The regional political grouping is more significant than it seems. It covers a boundless, resource rich, highly strategic zone, where a geopolitical conflict between China and the United States is at play. The U.S. military’s Indo-Pacific Island Strategy centers on securing this part of the world to thwart Beijing’s expansion attempts. China has been splashing investments in small Pacific island nations and Australia is also hard at work to keep the Communist nation at bay.


If not resolved, the regional crisis “could lead to aircraft carrier-sized cracks the West’s Indo-Pacific defenses, including along the strategically crucial first and second island chains,” Cleo Paskal is non-resident senior fellow for the Indo-Pacific at the Foundation for Defense of Democracies, write in the Feb. 10 issue of The Diplomat.

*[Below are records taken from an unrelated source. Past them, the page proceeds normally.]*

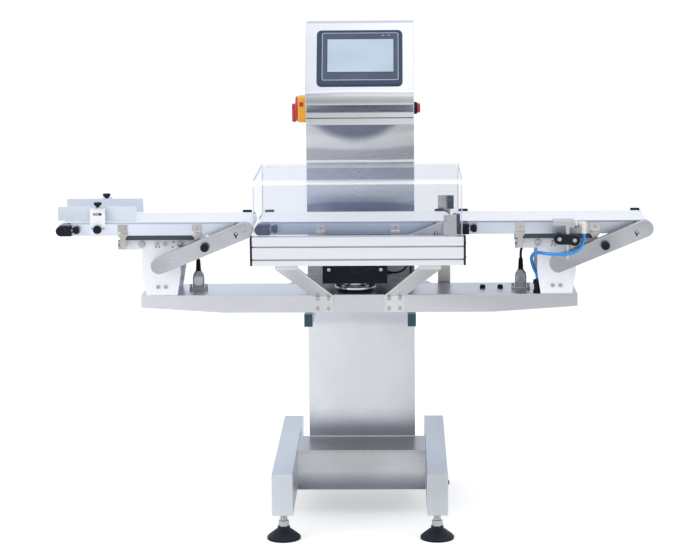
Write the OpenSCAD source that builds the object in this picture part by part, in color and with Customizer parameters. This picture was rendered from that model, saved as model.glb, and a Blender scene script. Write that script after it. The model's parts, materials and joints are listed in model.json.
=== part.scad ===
/* [Base] */
// Width of a leg tube
leg_w = 50; // [40:1:70]
// Height of a leg tube
leg_h = 100; // [60:1:120]
// Length of a leg tube, front to back
leg_l = 600; // [560:5:800]
// Wall of the base tubes
base_wall = 3; // [2:0.5:5]
// Clear width between the legs
base_w = 316; // [280:2:400]
// Height of the underside of the legs above the floor
foot_h = 70; // [60:1:100]
// Diameter of a foot pad
pad_d = 80; // [70:1:100]
// Distance between the two bolt holes of a pad
pad_hole_pitch = 62; // [58:1:66]
// Diameter of a bolt hole in a pad
pad_hole_d = 9; // [6:0.5:10]
// Diameter of a foot stem
stem_d = 16; // [12:1:20]
// Distance of a foot from the end of its leg
foot_inset = 52; // [45:1:90]
// How far the base box reaches in front of the legs' middle
base_reach = 68; // [40:1:120]
// How far the wide part of the base box reaches behind the column's front face
base_lap = 5; // [0:1:60]

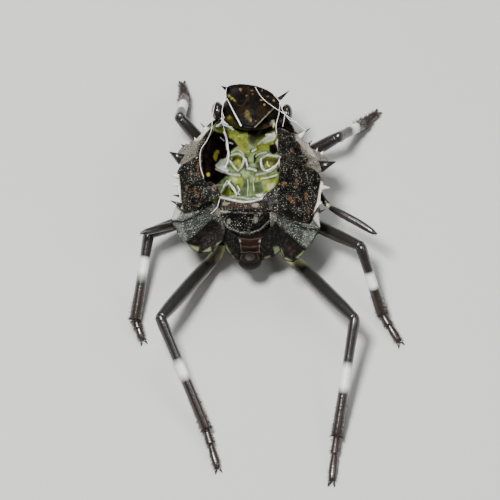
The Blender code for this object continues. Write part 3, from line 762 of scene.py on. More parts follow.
# The open thorax: raised lines as pixels, half width in pixels, rise and whiteness
TROUGH_LINES = [
    ([(224.1, 132.1), (225.9, 135.8), (227.1, 140.6), (226.8, 144.2), (227.4, 147.9),
      (228.6, 151.5), (228.3, 155.7), (227.1, 158.8)], 0.8, 0.2, 1),
    ([(228.6, 159.4), (231.4, 163.9), (234.4, 167.6), (237.7, 170.9)], 0.5, 0.15, 0.95),
    ([(242.9, 156.7), (244.6, 159.4), (243.5, 163.6), (241.7, 167.3),
      (238, 170.9)], 0.6, 0.18, 0.95),
    ([(230.4, 155.7), (233.8, 154.2), (238.6, 153.6), (242.9, 156.4)], 0.5, 0.12, 0.6),
    ([(231.4, 152.4), (236.2, 149.8), (241, 151.5), (244.4, 155.7)], 0.4, 0.1, 0.35),
    ([(247.4, 168.2), (252, 169.2), (256.2, 170.6)], 0.8, 0.2, 0.9),
    ([(279.8, 158.8), (278.6, 162.4), (275.6, 165.6), (271.9, 168), (267.7, 170.8),
      (264.1, 170.2), (261.6, 167.3), (260.7, 163.3), (261.6, 158.8), (264.7, 156.4),
      (267.7, 154.7)], 0.6, 0.2, 0.95),
    ([(267.1, 155.1), (273.2, 155.9), (279.1, 156.5)], 0.7, 0.18, 0.8),
    ([(255.9, 156.4), (259.2, 153.9), (263.5, 153), (266.5, 152.1)], 0.4, 0.12, 0.6),
    ([(276.8, 142.4), (278, 145.4), (279.1, 149.7)], 1.2, 0.2, 1),
    ([(279.1, 149.7), (280.1, 152.7), (280.7, 156.4), (279.8, 160), (278.9, 163.6),
      (280.7, 167.9)], 0.5, 0.15, 0.85),
    ([(216.2, 169.4), (221.1, 171.8), (227.7, 173.6), (233.8, 174.8),
      (239.8, 175.4)], 0.7, 0.15, 0.6),
    ([(256.2, 174.8), (264.7, 173.3), (270.7, 171.2), (276.2, 166.7)], 0.6, 0.15, 0.6),
    ([(261, 178.8), (267.1, 177.9), (273.2, 176.3), (276.5, 175.1)], 0.5, 0.12, 0.75),
    ([(230.7, 180), (225.9, 186), (221.1, 192.7)], 0.4, 0.1, 0.8),
    ([(229.5, 183.6), (233.8, 188.5), (235, 191.5), (236.5, 194.8)], 0.7, 0.15, 0.9),
    ([(237.4, 186), (239.8, 190.3), (237.4, 193.6)], 0.4, 0.1, 0.8),
    ([(216.2, 185.7), (222.3, 185.1), (228.3, 184.2)], 0.5, 0.1, 0.5),
    ([(221.7, 195.7), (228.9, 197.6), (233.8, 196.5), (241, 197.6), (247.7, 198.9),
      (255.6, 198.2), (261.6, 198.2), (266.8, 193.6)], 0.5, 0.15, 0.85),
    ([(254.1, 178.2), (253.2, 183.6), (254.1, 191.5)], 0.3, 0.08, 0.5),
    ([(247.7, 179.4), (248.2, 186.6), (247.4, 195.7)], 0.3, 0.08, 0.4),
    ([(217.4, 126.4), (222.3, 125.1), (228.9, 126.5), (233.2, 129.4)], 0.7, 0.15, 0.9),
    ([(265.9, 134.8), (270.7, 134.5)], 0.6, 0.1, 0.9),
    ([(252.3, 151.2), (256.2, 149.4)], 0.5, 0.08, 0.8),
    ([(258, 144.2), (264.7, 140), (272.6, 136.4)], 0.9, 0.1, 0.3),
    ([(245.6, 158.8), (246.5, 162.4), (247.4, 166)], 0.6, 0.12, 0.9),
    ([(220.4, 137.6), (222.3, 139.4), (224.1, 140.6)], 0.4, 0.04, 0.45),
    ([(228.9, 142.4), (232.6, 143.6)], 0.4, 0.04, 0.45),
    ([(216.5, 166.3), (220.4, 170.3), (228, 173.3)], 0.4, 0.1, 0.8),
    ([(267.1, 161.8), (267.7, 164.8), (269.2, 166.3)], 0.4, 0.08, 0.8),
]
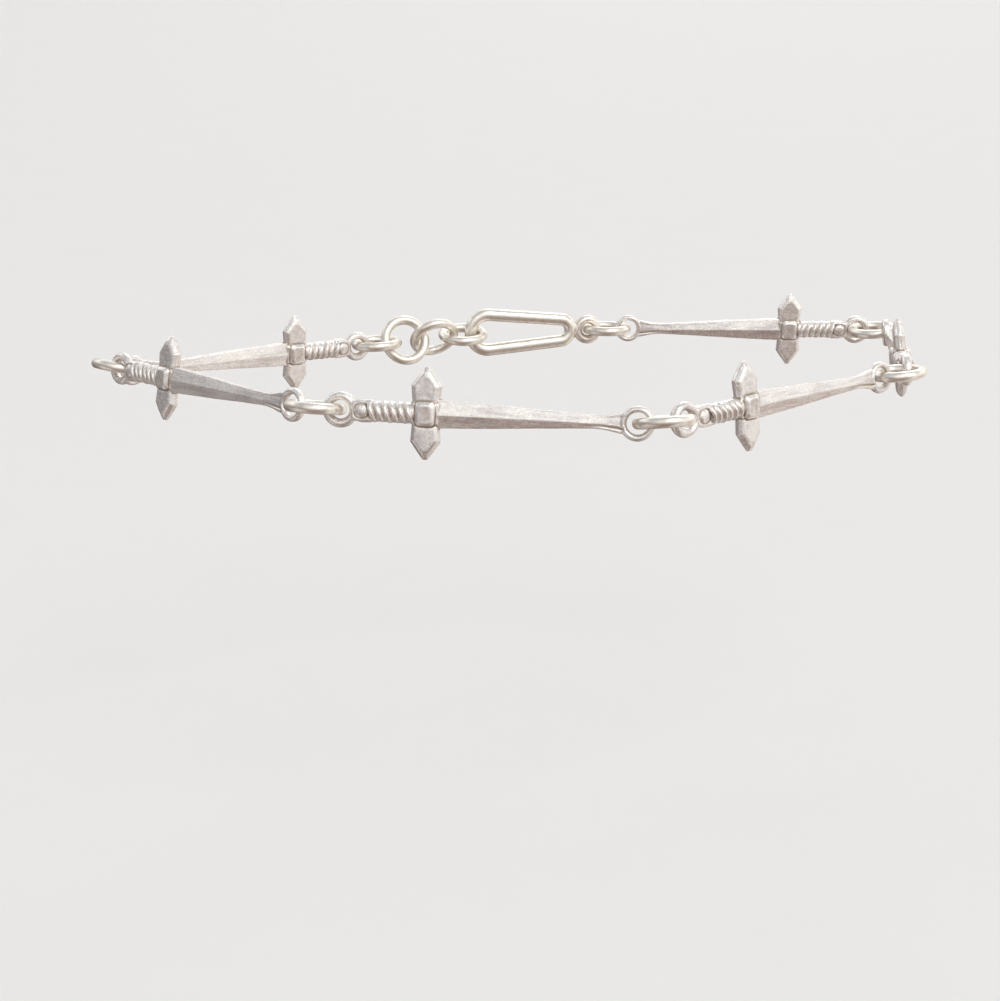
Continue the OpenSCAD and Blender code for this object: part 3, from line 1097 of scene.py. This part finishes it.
# %% [markdown]
# The claw clasp
#
# The clasp closes the chain at the back, where it stays plain: an eye of wire and one
# rounded loop that narrows towards it. The loop follows an arc round its far end and a
# smaller one by the eye, with straight flanks that touch both.

# %% Lay the clasp
EYE = 3.3
EYE_WIRE = 1.0
CLAW_W = 5.4
CLAW_WIRE = 1.4
CLAW_NEAR_SHARE = 0.62
CLAW_SEAT = 0.25
CLAW_FAR_STEPS = 72
CLAW_NEAR_STEPS = 40
CLAW_SIDES = 32
CLAW_VOXEL = 0.09
CLAW_HOLLOW = 0.3
CLAW_WAVE_SHARE = 0.6


def claw(pitch):
    """The loop, whose far arc has its centre at pitch from the eye's."""
    far_mid = (CLAW_W - CLAW_WIRE) / 2
    near_mid = far_mid * CLAW_NEAR_SHARE
    near_x = EYE / 2 + near_mid + CLAW_WIRE * CLAW_SEAT
    taper = math.asin((far_mid - near_mid) / (pitch - near_x))
    far_half, near_half = math.pi / 2 + taper, math.pi / 2 - taper
    route = [(pitch, far_mid, angle) for angle in np.linspace(-far_half, far_half, CLAW_FAR_STEPS)]
    route += [(near_x, near_mid, math.pi + angle)
              for angle in np.linspace(-near_half, near_half, CLAW_NEAR_STEPS)]
    sections = []
    for centre, radius, angle in route:
        out = Vector((math.cos(angle), 0, math.sin(angle)))
        spot = Vector((centre, 0, 0)) + radius * out
        sections.append([
            spot + CLAW_WIRE / 2 * (math.cos(turn) * out + math.sin(turn) * Vector((0, 1, 0)))
            for turn in full_turn(CLAW_SIDES)
        ])
    return skinned(sections, ring=True)


place = placing("clasp", -EYE / 2)
run = surface_corners("clasp").reshape(-1, 3) @ (np.array(place.col[0][:3]) / MM)
claw_pitch = run.max() - run.min() - EYE / 2 - CLAW_W / 2
eye = moved(wire_ring(EYE, EYE_WIRE), STANDING)
clasp = fused(joined("clasp", [claw(claw_pitch), eye]), CLAW_VOXEL, EASE_ROUNDS)
store_relief(clasp, FINE_HOLLOW, CLAW_HOLLOW)
clasp.transform(place)
made_uneven(clasp, CLAW_WAVE_SHARE)
lay("clasp", clasp, WIRE_SILVER)
print("clasp laid:", len(clasp.polygons), "faces, far arc at", round(float(claw_pitch), 2), "mm")

# %% [markdown]
# A pale floor
#
# The bracelet is held up in the form it is worn in, so the floor is some way below it. It
# is a wide and very shallow bowl, flat in the middle, which leaves no horizon line in any
# view. The silver doesn't mirror it: the mirror image comes from the sky colours in the
# next cell, which can be steered.

# %% Lay the floor
FLOOR_Z = -0.045
FLOOR_BEND = 3.0
FLOOR_RADII = (0.1, 0.2, 0.3, 0.45, 0.6, 0.8, 1.0, 1.3, 1.6, 2.0, 2.5, 3.0)
FLOOR_TURNS = 96
FLOOR_TONE = (0.86, 0.855, 0.85)
FIBRE_SHADE = 0.985
FIBRE_LUMPS = 60.0


def floor_material():
    material, graph, shader = new_metal("floor_paper")
    spot = graph.add("ShaderNodeTexCoord").out("Object")
    fibre = cloud(graph, spot, FIBRE_LUMPS, detail=3.0)
    connect(graph, shader, roughness=0.85 + fibre * 0.1,
            base_color=blend(graph, fibre, FLOOR_TONE, tuple(FIBRE_SHADE * c for c in FLOOR_TONE)))
    return material


def bowl():
    """A disc that rises with the square of the distance from its centre."""
    shape = bmesh.new()
    centre = shape.verts.new((0, 0, FLOOR_Z))
    angles = [math.tau * i / FLOOR_TURNS for i in range(FLOOR_TURNS)]
    rings = []
    for radius in FLOOR_RADII:
        height = FLOOR_Z + radius * radius / (2 * FLOOR_BEND)
        rings.append([shape.verts.new((radius * math.cos(a), radius * math.sin(a), height))
                      for a in angles])
    for i in range(FLOOR_TURNS):
        k = (i + 1) % FLOOR_TURNS
        shape.faces.new((centre, rings[0][i], rings[0][k]))
        for inner, outer in zip(rings, rings[1:]):
            shape.faces.new((inner[i], outer[i], outer[k], inner[k]))
    mesh = as_mesh(shape, "floor")
    mesh.shade_smooth()
    mesh.materials.append(floor_material())
    return mesh


floor = bpy.data.objects.new("floor", bowl())
floor.visible_glossy = False
bpy.context.scene.collection.objects.link(floor)
print("floor at", round(FLOOR_Z / MM), "mm, with", len(floor.data.polygons), "faces")

# %% [markdown]
# Light for silver
#
# Silver shows its surroundings, so lighting it means choosing what it mirrors. A sky that
# is bright above the horizon and falls to a warm brown below it gives every blade a light
# upper slope and a dark lower one. The set darkens to the left, where the chain turns away
# into shade. Small cards, each where one kind of facet looks, set the bevels of the guards
# and the undersides of the rings apart from their neighbours. A card is a round spot of its
# own tone in the sky, with a soft rim. Two soft boxes add the shine: a strong one at the
# upper right in front, and a weaker one behind.

# %% Set the sky and the soft boxes
SKY_BY_HEIGHT = [
    (0.00, (0.26, 0.215, 0.195)),
    (0.25, (0.28, 0.225, 0.20)),
    (0.33, (0.345, 0.265, 0.235)),
    (0.415, (0.455, 0.40, 0.38)),
    (0.50, (0.60, 0.58, 0.58)),
    (0.54, (0.68, 0.665, 0.655)),
    (0.60, (0.92, 0.905, 0.885)),
    (0.72, (1.00, 0.985, 0.96)),
    (0.82, (0.80, 0.795, 0.79)),
    (0.92, (0.56, 0.56, 0.565)),
    (1.00, (0.50, 0.50, 0.51)),
]
SKY_BY_SIDE = [
    (0.00, (0.34, 0.335, 0.345)),
    (0.20, (0.46, 0.455, 0.46)),
    (0.36, (0.82, 0.82, 0.82)),
    (0.65, (0.82, 0.82, 0.82)),
    (1.00, (1.00, 0.99, 0.97)),
]
SKY_STRENGTH = 1.45
CARDS = [
    # degrees to the right of the front, degrees up, inner and outer radius in degrees, tone
    (-66, -36, 14, 30, (0.52, 0.49, 0.475)),
    (-110, -60, 10, 26, (0.34, 0.315, 0.30)),
    (-100, -20, 8, 18, (0.26, 0.24, 0.235)),
    (-128, 34, 10, 20, (0.90, 0.89, 0.88)),
    (-93, 31, 6, 12, (0.95, 0.94, 0.93)),
    (-158, 8, 7, 14, (0.38, 0.37, 0.35)),
    (-35, 43, 6, 13, (0.60, 0.585, 0.58)),
    (14, 2, 8, 16, (0.54, 0.525, 0.52)),
    (62, 38, 10, 20, (0.66, 0.65, 0.64)),
    (92, 46, 12, 24, (0.50, 0.49, 0.485)),
    (86, 8, 12, 20, (0.66, 0.645, 0.63)),
    (66, -3, 8, 15, (0.70, 0.68, 0.665)),
    (70, -38, 14, 28, (0.60, 0.565, 0.535)),
    (110, -62, 10, 28, (0.50, 0.465, 0.44)),
    (138, -17, 18, 36, (0.66, 0.62, 0.58)),
]
SOFT_BOXES = [
    # name, place, size, power in watts, tint
    ("key", (0.50, -0.75, 0.90), 0.60, 3.6, (1.0, 0.975, 0.94)),
    ("rim", (0.20, 0.90, 0.90), 0.60, 1.8, (1.0, 1.0, 1.0)),
]


def towards(right, up):
    """The direction that lies so many degrees to the right of the front and up."""
    right, up = math.radians(right), math.radians(up)
    return math.sin(right) * math.cos(up), -math.cos(right) * math.cos(up), math.sin(up)


def sky():
    world = bpy.data.worlds.new("sky")
    world.use_nodes = True
    graph = Graph(world.node_tree)
    direction = graph.add("ShaderNodeTexCoord").out("Generated")
    split = graph.add("ShaderNodeSeparateXYZ", None, {"Vector": direction})
    by_height, by_side = [
        graph.add("ShaderNodeValToRGB", {"stops": stops}, {"Fac": split.out(axis) * 0.5 + 0.5})
        for stops, axis in ((SKY_BY_HEIGHT, "Z"), (SKY_BY_SIDE, "X"))
    ]
    whole = graph.add("ShaderNodeMix", {"data_type": "RGBA", "blend_type": "MULTIPLY"},
                      {0: 1.0, 6: by_height, 7: by_side}, output=2)
    for right, up, inner, outer, tone in CARDS:
        nearness = graph.add("ShaderNodeVectorMath", {"operation": "DOT_PRODUCT"},
                             {0: direction, 1: towards(right, up)}, output=1)
        share = between(graph, nearness, math.cos(math.radians(outer)), math.cos(math.radians(inner)))
        whole = blend(graph, share, whole, tone)
    background = world.node_tree.nodes["Background"]
    background.inputs["Strength"].default_value = SKY_STRENGTH
    world.node_tree.links.new(whole.socket, background.inputs["Color"])
    bpy.context.scene.world = world


def soft_box(name, place, size, power, tint):
    light = bpy.data.lights.new(name, "AREA")
    light.shape, light.size, light.energy, light.color = "SQUARE", size, power, tint
    box = bpy.data.objects.new(name, light)
    box.location = place
    box.rotation_euler = (-Vector(place)).to_track_quat("-Z", "Y").to_euler()
    box.visible_camera = False
    bpy.context.scene.collection.objects.link(box)


sky()
for row in SOFT_BOXES:
    soft_box(*row)
bpy.context.scene.view_settings.view_transform = "Standard"
print("soft boxes:", len(SOFT_BOXES))

# %% [markdown]
# The camera
#
# The photograph was taken from in front and a little above, close enough for the ends of
# the loop to turn visibly away. Its focal length is known in pixels, and divided by the
# longer side of the picture it holds for a render of any size.

# %% Place the camera
CAMERA_PLACE = (-2.0 * MM, -164.11 * MM, 29.6 * MM)
CAMERA_PITCH_DOWN = 14.96
FOCAL_PIXELS = 1650
PICTURE_SIDE = 1001
SENSOR = 36.0
CLIP = (0.01, 10.0)

camera_data = bpy.data.cameras.new("camera")
camera_data.sensor_width = SENSOR
camera_data.lens = FOCAL_PIXELS * SENSOR / PICTURE_SIDE
camera_data.clip_start, camera_data.clip_end = CLIP
camera = bpy.data.objects.new("camera", camera_data)
camera.location = CAMERA_PLACE
camera.rotation_euler = (math.radians(90 - CAMERA_PITCH_DOWN), 0, 0)
bpy.context.scene.collection.objects.link(camera)
bpy.context.scene.camera = camera
print("lens in mm:", round(camera_data.lens, 1))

The Forum also serves as a venue where island nations collectively deal with threats of climate change, illegal, unreported and unregulated fishing in the region, as well as their resolve to keep a nuclear-free Pacific under the Rarotonga Treaty.


The five Micronesia countries have 12 months to reconsider their decision— if they will. As of this writing, Nauru, which is among the pioneering members, and Kiribati have not started their withdrawal process.


But for FSM, there is no turning back. “It would take a very monumental reform of the [PIF], in my humble opinion, for us to be able to come back to the table to discuss future options,” Panuelo told Forum chairman Kausea Natano, who joined the Micronesian Presidents Summit’s meeting on Feb. 17


Natano, who is also Tuvalu prime minister, said he was saddened by the Micronesian exit but maintained that the Forum’s leaders remain united despite their differences.


"All the leaders were very strong in their support for the new secretary-general," Natano said in an interview with Radio New Zealand. "Some of the presidents of the Micronesian groups were in the final part of the meeting and they were very strong in their support for the solidarity of the region."


Prior to the leadership conflict, the Forum has been plagued with resentments from the subregional members, according to Dr Steven Ratuva, director of the Macmillan Brown Centre for Pacific Studies at the University of Canterbury. “One is the criticisms of the small island states that there had been bit of domination by big countries like Australia and New Zealand – that they had money, the political power, economic leverage and other means of domination and this had created a bit of anxiety within the forum itself,” the Fiji Times quotes Ratuva as saying.


The imbalance of benefits is another issue, he said. “Some of them had argued that some of the regional projects, like Air Pacific for instance, were original, and had become nationalised by Fiji.”


Like the United Nations, the Forum makes rules based on consensus. “The problem with consensus is that if you have one or two powerful voices, whatever they said everyone would agree, especially when they have money and power,” Ratuva said. “This has been one of the problems. This came to a head when they had to decide on the next secretary-general.”


But whether unwritten or written, Panuelo said a gentlemen’s agreement is non-negotiable. This is the Pacific Way of doing things, he said. The Forum’s solidarity, he said, is strengthened by such a pact. “The issue is one of respect and unity,” he said. “We said that we see no benefit to remaining in the Pacific Islands Forum if that gentleman’s agreement is not abided by.”


During the MPS Feb. 17 meeting, much of the discussion focused on the impact of quitting the bloc. Will it affect their chances at receiving assistance from donor countries, they wondered.


But they concluded that their decision will not result in a loss of foreign funding. Panuelo said multiple countries that otherwise donate to the Forum are now seeking closer bilateral relations with individual nations. In the end, they agreed that all is not lost. Leaving the bloc, he concluded, is advantageous.